トランスジェンダー映画に見る、多様性の豊かさ

「働き方改革」ばやりの昨今。耳にするのは「残業撲滅」や「生産性向上」といった言葉だ。たしかに過重労働は根絶すべきだが、本来目指すべき「働きやすい職場づくり」につながっているのかが疑わしい面もある。

「働きやすさ」とは、一人ひとりが仕事を通じて社会の役に立っているという実感があり、また客観的に評価されていること。誰しもが適切な機会を与えられる環境があるということであろう。そのためには「人間は一人ひとり違う」という価値観が共通認識としてあり、それが尊重されていることが重要である。

セバスティアン・レリオ監督の新作「ナチュラルウーマン」(公開中)は、根強い偏見に立ち向かい前向きに生きるヒロインを鮮烈に描きだしている。

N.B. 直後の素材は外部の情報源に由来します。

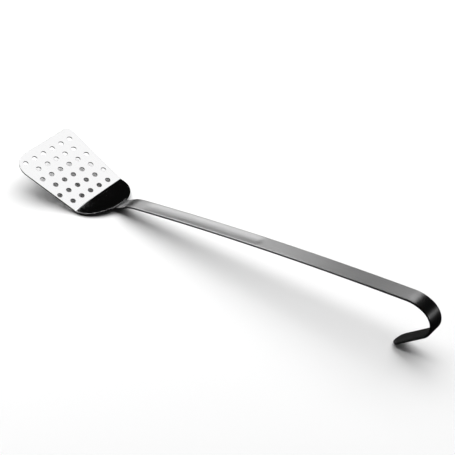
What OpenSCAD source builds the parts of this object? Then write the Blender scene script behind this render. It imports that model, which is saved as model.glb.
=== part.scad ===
// Grill spatula: a perforated sheet-steel blade spot-welded onto a long flat-bar
// handle that ends in a hanging hook. It lies on its tongue and the tip of its hook.
// +Y runs from the blade to the hook, +Z is up, X is across the blade.
// The shapes are drawn with the blade level and its heel at the origin. at_rest()
// then tips them onto the surface that they lie on.

/* [Blade] */
// Width of the blade along its front edge
blade_front_w = 103.5; // [90:0.5:115]
// Width of the blade at the heel, where the sheet bends up
blade_heel_w = 84.6; // [76:0.2:90]
// Length of the flat, from the front edge to the heel
blade_flat_len = 101; // [96:0.5:120]
// Thickness of the blade's sheet
sheet_t = 1.5; // [1:0.1:2]
// Radius of the two front corners
front_corner_r = 7; // [3:0.5:12]

/* [Drain holes] */
// Diameter of a drain hole
hole_d = 6.5; // [4:0.1:8]
// Distance between the holes in one row
hole_pitch = 15; // [14:0.1:15.5]
// Distance between the rows
row_pitch = 15.5; // [14:0.1:16]
// Number of rows, each staggered by half a pitch from the next
row_count = 6; // [3:1:6]
// Number of holes in the row nearest the front edge
front_row_holes = 6; // [4:1:6]
// Distance from the heel to the middle of the pattern
pattern_middle = 48; // [44:0.5:52]
// Turn of the whole pattern in the blade, in degrees
pattern_turn = -2.6; // [-3:0.1:3]
// Sideways shift of the whole pattern
pattern_shift = 0.8; // [-1:0.1:1]

/* [Riser] */
// Angle of the crisp bend at the heel, in degrees
heel_bend = 14; // [8:0.5:20]
// Radius of that bend on the upper side
heel_bend_r = 4; // [2:0.5:6]
// Length of the riser along its upper side
riser_len = 38.4; // [34:0.2:44]
// Slope of the riser at its rear edge, in degrees
riser_end_slope = 39; // [32:1:44]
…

http://naturalwoman-movie.com/

ヒロインのマリーナを演じたのは、トランスジェンダーの歌手で俳優のダニエラ・ヴェガ。

ダニエラは「マリーナは尊厳、粘り強さ、反抗心をもち、前に進むと同時に、愛する人を悼む人だ」と語る。「差別された経験、愛した経験、別れた経験は、LGBTに限らず、どんな人にもある。だから多くの人が共感してくれた」とも。 そこにはトランスジェンダーであるダニエラ自身の強い信念も反映している。 「人間は一人ひとり違う。多様性こそが人間の豊かさだ。それをよしとしない人がいるのは確かだが、みなが違うことがわかれば、心の中は自由でいられる」

日本企業は特に管理職以上において男女のダイバーシティですら出遅れている。人口比を考慮すれば意思決定層もそれに近い比率であるほうがより精度の高いものになるであろう。2015年の電通ダイバーシティーラブの調査によると、日本には日本人口の7.6%の同性愛者を含むLGBTがいると結論付けている。これは、左利きやAB型の血液型を持つ人口と同じくらいだ。

誰もが自身の持つ能力を活かして社会に貢献できること。それこそが目指すべき「働き方改革」であろう。